| Problem |
Repeat the entire listing exactly.

| Supplied data |
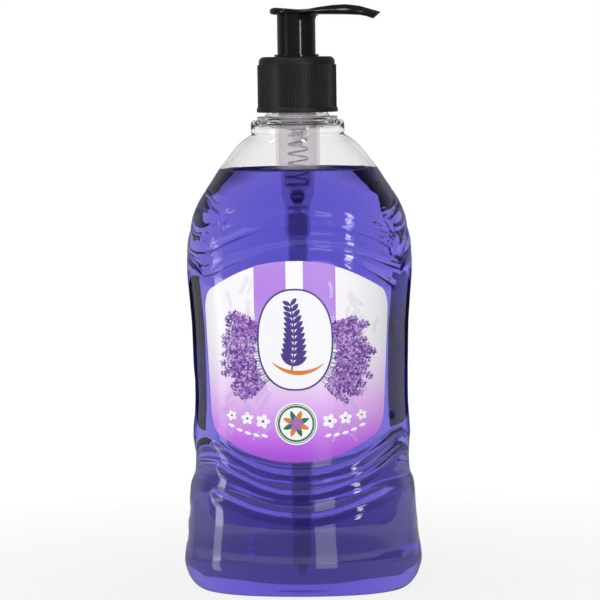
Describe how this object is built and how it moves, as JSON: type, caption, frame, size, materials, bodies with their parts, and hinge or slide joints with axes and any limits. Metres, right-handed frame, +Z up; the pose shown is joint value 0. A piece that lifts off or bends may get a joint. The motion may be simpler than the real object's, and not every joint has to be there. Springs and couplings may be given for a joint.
{
  "type": "liquid soap bottle",
  "caption": "Clear waisted bottle with arched relief, violet liquid soap, film label and black lotion pump that presses, turns and unscrews.",
  "frame": {"origin": "bottom centre of the overall box, on the floor under the pump's axis", "axes": "+Z up, the label faces -Y, the nozzle points to +X"},
  "size_m": [0.098, 0.0668, 0.2402],
  "materials": {
    "clear_pet": "clear, glossy blown PET",
    "violet_soap": "clear blue-violet liquid",
    "label_film": "printed film in white, pink and violet",
    "black_collar": "satin black polypropylene",
    "black_gloss": "glossy black polypropylene",
    "natural_pp": "natural translucent polypropylene",
    "white_seal": "white polyethylene",
    "steel": "bright stainless steel"
  },
  "bodies": {
    "bottle": {"bottle": "clear_pet", "liquid_soap": "violet_soap", "front_label": "label_film"},
    "pump": {"pump_housing": "natural_pp", "lock_collar": "black_gloss", "neck_gasket": "white_seal", "dip_tube": "natural_pp", "inlet_ball": "steel", "return_spring": "steel"},
    "collar": {"screw_collar": "black_collar"},
    "piston": {"piston": "white_seal"},
    "head": {"actuator_head": "black_gloss", "stem": "white_seal", "piston_rod": "white_seal"}
  },
  "joints": [
    {"name": "pump_rise", "type": "slide", "parent": "bottle", "child": "pump", "axis": [0, 0, 1], "range_m": [0, 0.00634]},
    {"name": "collar_turn", "type": "hinge", "parent": "pump", "child": "collar", "pos_m": [0, 0, 0.2], "axis": [0, 0, 1], "range_deg": [0, 540]},
    {"name": "pump_stroke", "type": "slide", "parent": "pump", "child": "piston", "axis": [0, 0, -1], "range_m": [0, 0.013], "stiffness_N_per_m": 1000, "springref_m": -0.007, "deforming": ["return_spring"]},
    {"name": "head_turn", "type": "hinge", "parent": "piston", "child": "head", "pos_m": [0, 0, 0.2], "axis": [0, 0, 1], "continuous": true}
  ],
  "couplings": [
    {"joint": "collar_turn", "follows": "pump_rise", "rad_per_m": 1485.4}
  ]
}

| Result |
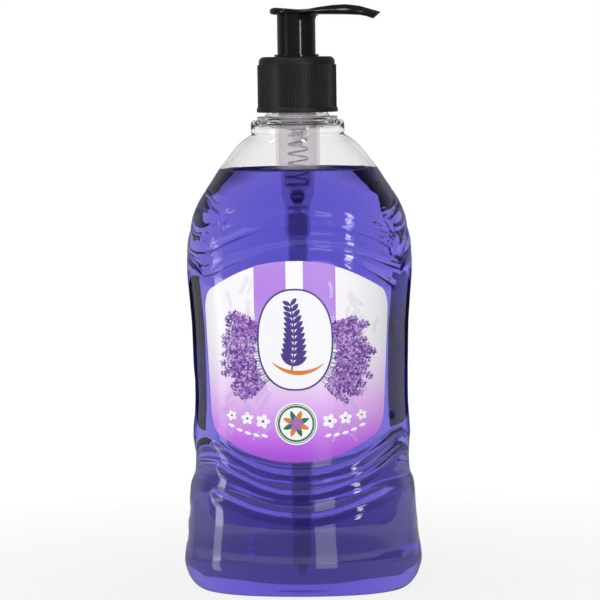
Describe how this object is built and how it moves, as JSON: type, caption, frame, size, materials, bodies with their parts, and hinge or slide joints with axes and any limits. Metres, right-handed frame, +Z up; the pose shown is joint value 0. A piece that lifts off or bends may get a joint. The motion may be simpler than the real object's, and not every joint has to be there. Springs and couplings may be given for a joint.
{
  "type": "liquid soap bottle",
  "caption": "Clear waisted bottle with arched relief, violet liquid soap, film label and black lotion pump that presses, turns and unscrews.",
  "frame": {"origin": "bottom centre of the overall box, on the floor under the pump's axis", "axes": "+Z up, the label faces -Y, the nozzle points to +X"},
  "size_m": [0.098, 0.0668, 0.2402],
  "materials": {
    "clear_pet": "clear, glossy blown PET",
    "violet_soap": "clear blue-violet liquid",
    "label_film": "printed film in white, pink and violet",
    "black_collar": "satin black polypropylene",
    "black_gloss": "glossy black polypropylene",
    "natural_pp": "natural translucent polypropylene",
    "white_seal": "white polyethylene",
    "steel": "bright stainless steel"
  },
  "bodies": {
    "bottle": {"bottle": "clear_pet", "liquid_soap": "violet_soap", "front_label": "label_film"},
    "pump": {"pump_housing": "natural_pp", "lock_collar": "black_gloss", "neck_gasket": "white_seal", "dip_tube": "natural_pp", "inlet_ball": "steel", "return_spring": "steel"},
    "collar": {"screw_collar": "black_collar"},
    "piston": {"piston": "white_seal"},
    "head": {"actuator_head": "black_gloss", "stem": "white_seal", "piston_rod": "white_seal"}
  },
  "joints": [
    {"name": "pump_rise", "type": "slide", "parent": "bottle", "child": "pump", "axis": [0, 0, 1], "range_m": [0, 0.00634]},
    {"name": "collar_turn", "type": "hinge", "parent": "pump", "child": "collar", "pos_m": [0, 0, 0.2], "axis": [0, 0, 1], "range_deg": [0, 540]},
    {"name": "pump_stroke", "type": "slide", "parent": "pump", "child": "piston", "axis": [0, 0, -1], "range_m": [0, 0.013], "stiffness_N_per_m": 1000, "springref_m": -0.007, "deforming": ["return_spring"]},
    {"name": "head_turn", "type": "hinge", "parent": "piston", "child": "head", "pos_m": [0, 0, 0.2], "axis": [0, 0, 1], "continuous": true}
  ],
  "couplings": [
    {"joint": "collar_turn", "follows": "pump_rise", "rad_per_m": 1485.4}
  ]
}